Goal of the exercise:
Below is a listing; reproduce each line of it exactly.

++++ Dataset excerpt ++++

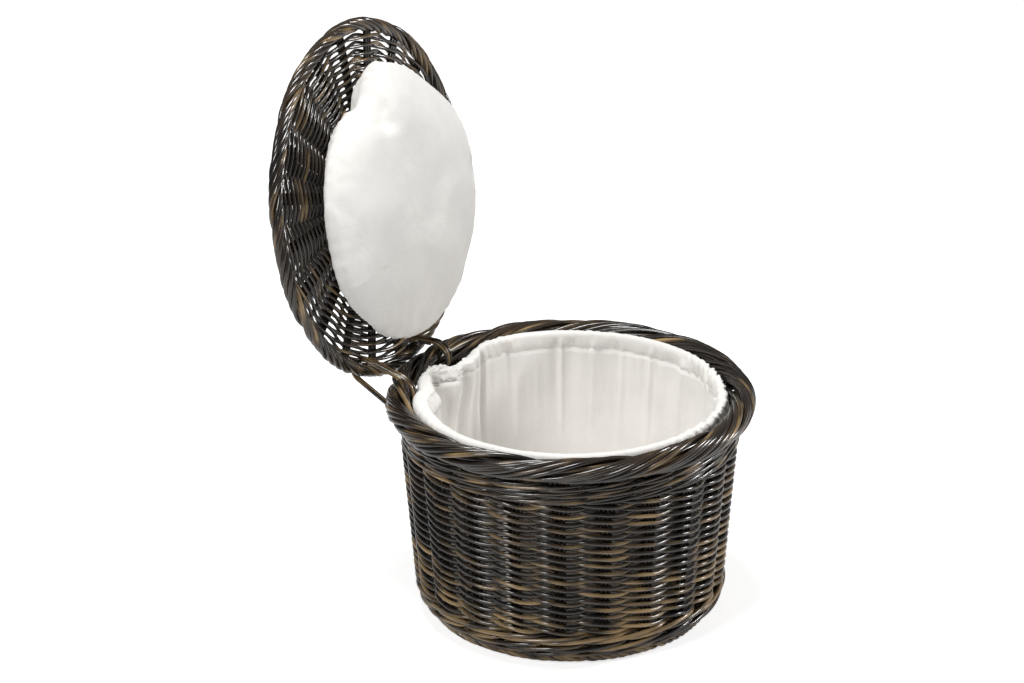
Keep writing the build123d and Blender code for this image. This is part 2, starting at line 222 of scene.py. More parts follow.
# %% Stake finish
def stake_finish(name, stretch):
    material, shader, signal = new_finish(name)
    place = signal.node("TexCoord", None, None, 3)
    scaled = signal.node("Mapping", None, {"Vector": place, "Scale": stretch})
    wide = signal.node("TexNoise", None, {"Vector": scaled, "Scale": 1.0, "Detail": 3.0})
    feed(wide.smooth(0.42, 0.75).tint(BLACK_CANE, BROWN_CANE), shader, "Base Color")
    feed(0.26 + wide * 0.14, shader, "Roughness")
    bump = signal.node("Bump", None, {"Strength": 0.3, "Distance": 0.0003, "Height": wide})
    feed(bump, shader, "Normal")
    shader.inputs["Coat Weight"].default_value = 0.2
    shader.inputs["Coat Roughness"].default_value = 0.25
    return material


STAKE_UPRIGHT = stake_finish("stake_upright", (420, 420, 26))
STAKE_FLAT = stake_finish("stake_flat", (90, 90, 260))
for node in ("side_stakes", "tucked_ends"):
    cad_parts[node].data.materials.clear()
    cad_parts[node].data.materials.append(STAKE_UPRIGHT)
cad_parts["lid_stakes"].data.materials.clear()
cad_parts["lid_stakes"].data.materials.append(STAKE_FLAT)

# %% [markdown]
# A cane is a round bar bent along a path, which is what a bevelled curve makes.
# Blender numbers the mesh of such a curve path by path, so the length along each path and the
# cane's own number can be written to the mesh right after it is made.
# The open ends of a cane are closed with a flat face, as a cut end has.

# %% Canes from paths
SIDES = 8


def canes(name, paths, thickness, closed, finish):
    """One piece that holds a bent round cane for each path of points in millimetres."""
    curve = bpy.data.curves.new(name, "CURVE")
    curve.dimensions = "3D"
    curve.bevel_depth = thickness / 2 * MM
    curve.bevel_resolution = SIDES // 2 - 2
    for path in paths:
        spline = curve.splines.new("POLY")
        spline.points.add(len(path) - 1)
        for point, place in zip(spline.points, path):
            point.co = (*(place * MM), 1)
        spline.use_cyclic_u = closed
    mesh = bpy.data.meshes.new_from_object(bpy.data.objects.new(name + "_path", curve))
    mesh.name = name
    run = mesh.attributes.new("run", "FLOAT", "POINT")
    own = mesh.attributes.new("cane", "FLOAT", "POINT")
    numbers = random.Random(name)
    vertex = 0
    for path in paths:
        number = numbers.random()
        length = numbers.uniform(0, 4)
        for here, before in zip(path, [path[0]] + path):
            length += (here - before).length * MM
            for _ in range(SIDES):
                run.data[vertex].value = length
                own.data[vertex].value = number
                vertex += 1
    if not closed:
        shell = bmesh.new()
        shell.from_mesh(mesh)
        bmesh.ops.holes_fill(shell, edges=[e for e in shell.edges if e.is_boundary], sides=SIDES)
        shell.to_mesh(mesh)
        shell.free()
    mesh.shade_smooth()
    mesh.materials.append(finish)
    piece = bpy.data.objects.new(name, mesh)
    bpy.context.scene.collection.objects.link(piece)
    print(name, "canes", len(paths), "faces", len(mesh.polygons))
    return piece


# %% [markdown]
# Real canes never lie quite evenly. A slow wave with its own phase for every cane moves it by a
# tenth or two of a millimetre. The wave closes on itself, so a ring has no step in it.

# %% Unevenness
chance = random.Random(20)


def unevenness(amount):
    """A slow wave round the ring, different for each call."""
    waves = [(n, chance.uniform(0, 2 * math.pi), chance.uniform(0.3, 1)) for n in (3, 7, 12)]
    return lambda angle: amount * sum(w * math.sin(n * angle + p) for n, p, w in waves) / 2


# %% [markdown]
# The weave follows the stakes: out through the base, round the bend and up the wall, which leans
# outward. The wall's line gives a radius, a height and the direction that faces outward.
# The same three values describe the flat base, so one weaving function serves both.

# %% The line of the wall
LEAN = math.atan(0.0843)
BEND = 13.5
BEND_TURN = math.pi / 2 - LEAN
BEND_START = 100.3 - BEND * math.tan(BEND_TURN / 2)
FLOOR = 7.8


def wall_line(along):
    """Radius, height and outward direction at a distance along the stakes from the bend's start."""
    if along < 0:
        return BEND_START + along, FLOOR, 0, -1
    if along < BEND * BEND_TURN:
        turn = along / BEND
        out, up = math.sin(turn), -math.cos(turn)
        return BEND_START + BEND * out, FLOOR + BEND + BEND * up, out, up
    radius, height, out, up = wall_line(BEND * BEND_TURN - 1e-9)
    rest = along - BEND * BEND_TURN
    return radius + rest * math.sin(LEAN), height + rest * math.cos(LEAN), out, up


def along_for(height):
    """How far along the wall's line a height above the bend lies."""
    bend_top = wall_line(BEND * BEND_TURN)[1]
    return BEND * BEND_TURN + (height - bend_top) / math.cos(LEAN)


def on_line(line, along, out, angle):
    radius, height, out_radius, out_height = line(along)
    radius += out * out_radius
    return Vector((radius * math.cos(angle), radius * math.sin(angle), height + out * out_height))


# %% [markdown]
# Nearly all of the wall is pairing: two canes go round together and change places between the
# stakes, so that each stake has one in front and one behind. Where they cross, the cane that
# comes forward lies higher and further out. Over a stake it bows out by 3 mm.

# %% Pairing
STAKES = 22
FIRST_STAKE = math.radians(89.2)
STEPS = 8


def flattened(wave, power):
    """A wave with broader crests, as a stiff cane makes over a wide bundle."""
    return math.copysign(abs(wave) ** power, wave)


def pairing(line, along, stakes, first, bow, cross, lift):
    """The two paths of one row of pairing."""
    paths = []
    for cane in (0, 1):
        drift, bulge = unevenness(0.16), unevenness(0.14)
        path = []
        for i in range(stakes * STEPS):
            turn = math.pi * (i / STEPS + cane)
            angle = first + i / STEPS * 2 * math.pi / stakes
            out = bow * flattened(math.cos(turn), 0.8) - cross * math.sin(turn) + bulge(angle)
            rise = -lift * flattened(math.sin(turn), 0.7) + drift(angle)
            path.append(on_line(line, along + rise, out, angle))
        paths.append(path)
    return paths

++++

Result of this exercise:
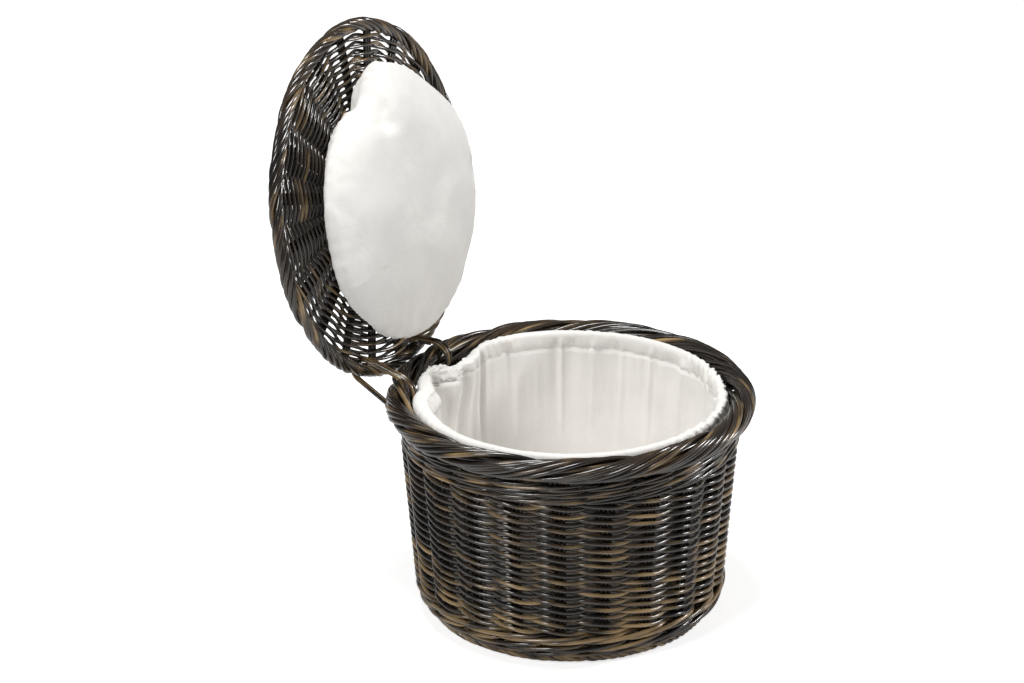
Keep writing the build123d and Blender code for this image. This is part 2, starting at line 222 of scene.py. More parts follow.
# %% Stake finish
def stake_finish(name, stretch):
    material, shader, signal = new_finish(name)
    place = signal.node("TexCoord", None, None, 3)
    scaled = signal.node("Mapping", None, {"Vector": place, "Scale": stretch})
    wide = signal.node("TexNoise", None, {"Vector": scaled, "Scale": 1.0, "Detail": 3.0})
    feed(wide.smooth(0.42, 0.75).tint(BLACK_CANE, BROWN_CANE), shader, "Base Color")
    feed(0.26 + wide * 0.14, shader, "Roughness")
    bump = signal.node("Bump", None, {"Strength": 0.3, "Distance": 0.0003, "Height": wide})
    feed(bump, shader, "Normal")
    shader.inputs["Coat Weight"].default_value = 0.2
    shader.inputs["Coat Roughness"].default_value = 0.25
    return material


STAKE_UPRIGHT = stake_finish("stake_upright", (420, 420, 26))
STAKE_FLAT = stake_finish("stake_flat", (90, 90, 260))
for node in ("side_stakes", "tucked_ends"):
    cad_parts[node].data.materials.clear()
    cad_parts[node].data.materials.append(STAKE_UPRIGHT)
cad_parts["lid_stakes"].data.materials.clear()
cad_parts["lid_stakes"].data.materials.append(STAKE_FLAT)

# %% [markdown]
# A cane is a round bar bent along a path, which is what a bevelled curve makes.
# Blender numbers the mesh of such a curve path by path, so the length along each path and the
# cane's own number can be written to the mesh right after it is made.
# The open ends of a cane are closed with a flat face, as a cut end has.

# %% Canes from paths
SIDES = 8


def canes(name, paths, thickness, closed, finish):
    """One piece that holds a bent round cane for each path of points in millimetres."""
    curve = bpy.data.curves.new(name, "CURVE")
    curve.dimensions = "3D"
    curve.bevel_depth = thickness / 2 * MM
    curve.bevel_resolution = SIDES // 2 - 2
    for path in paths:
        spline = curve.splines.new("POLY")
        spline.points.add(len(path) - 1)
        for point, place in zip(spline.points, path):
            point.co = (*(place * MM), 1)
        spline.use_cyclic_u = closed
    mesh = bpy.data.meshes.new_from_object(bpy.data.objects.new(name + "_path", curve))
    mesh.name = name
    run = mesh.attributes.new("run", "FLOAT", "POINT")
    own = mesh.attributes.new("cane", "FLOAT", "POINT")
    numbers = random.Random(name)
    vertex = 0
    for path in paths:
        number = numbers.random()
        length = numbers.uniform(0, 4)
        for here, before in zip(path, [path[0]] + path):
            length += (here - before).length * MM
            for _ in range(SIDES):
                run.data[vertex].value = length
                own.data[vertex].value = number
                vertex += 1
    if not closed:
        shell = bmesh.new()
        shell.from_mesh(mesh)
        bmesh.ops.holes_fill(shell, edges=[e for e in shell.edges if e.is_boundary], sides=SIDES)
        shell.to_mesh(mesh)
        shell.free()
    mesh.shade_smooth()
    mesh.materials.append(finish)
    piece = bpy.data.objects.new(name, mesh)
    bpy.context.scene.collection.objects.link(piece)
    print(name, "canes", len(paths), "faces", len(mesh.polygons))
    return piece


# %% [markdown]
# Real canes never lie quite evenly. A slow wave with its own phase for every cane moves it by a
# tenth or two of a millimetre. The wave closes on itself, so a ring has no step in it.

# %% Unevenness
chance = random.Random(20)


def unevenness(amount):
    """A slow wave round the ring, different for each call."""
    waves = [(n, chance.uniform(0, 2 * math.pi), chance.uniform(0.3, 1)) for n in (3, 7, 12)]
    return lambda angle: amount * sum(w * math.sin(n * angle + p) for n, p, w in waves) / 2


# %% [markdown]
# The weave follows the stakes: out through the base, round the bend and up the wall, which leans
# outward. The wall's line gives a radius, a height and the direction that faces outward.
# The same three values describe the flat base, so one weaving function serves both.

# %% The line of the wall
LEAN = math.atan(0.0843)
BEND = 13.5
BEND_TURN = math.pi / 2 - LEAN
BEND_START = 100.3 - BEND * math.tan(BEND_TURN / 2)
FLOOR = 7.8


def wall_line(along):
    """Radius, height and outward direction at a distance along the stakes from the bend's start."""
    if along < 0:
        return BEND_START + along, FLOOR, 0, -1
    if along < BEND * BEND_TURN:
        turn = along / BEND
        out, up = math.sin(turn), -math.cos(turn)
        return BEND_START + BEND * out, FLOOR + BEND + BEND * up, out, up
    radius, height, out, up = wall_line(BEND * BEND_TURN - 1e-9)
    rest = along - BEND * BEND_TURN
    return radius + rest * math.sin(LEAN), height + rest * math.cos(LEAN), out, up


def along_for(height):
    """How far along the wall's line a height above the bend lies."""
    bend_top = wall_line(BEND * BEND_TURN)[1]
    return BEND * BEND_TURN + (height - bend_top) / math.cos(LEAN)


def on_line(line, along, out, angle):
    radius, height, out_radius, out_height = line(along)
    radius += out * out_radius
    return Vector((radius * math.cos(angle), radius * math.sin(angle), height + out * out_height))


# %% [markdown]
# Nearly all of the wall is pairing: two canes go round together and change places between the
# stakes, so that each stake has one in front and one behind. Where they cross, the cane that
# comes forward lies higher and further out. Over a stake it bows out by 3 mm.

# %% Pairing
STAKES = 22
FIRST_STAKE = math.radians(89.2)
STEPS = 8


def flattened(wave, power):
    """A wave with broader crests, as a stiff cane makes over a wide bundle."""
    return math.copysign(abs(wave) ** power, wave)


def pairing(line, along, stakes, first, bow, cross, lift):
    """The two paths of one row of pairing."""
    paths = []
    for cane in (0, 1):
        drift, bulge = unevenness(0.16), unevenness(0.14)
        path = []
        for i in range(stakes * STEPS):
            turn = math.pi * (i / STEPS + cane)
            angle = first + i / STEPS * 2 * math.pi / stakes
            out = bow * flattened(math.cos(turn), 0.8) - cross * math.sin(turn) + bulge(angle)
            rise = -lift * flattened(math.sin(turn), 0.7) + drift(angle)
            path.append(on_line(line, along + rise, out, angle))
        paths.append(path)
    return paths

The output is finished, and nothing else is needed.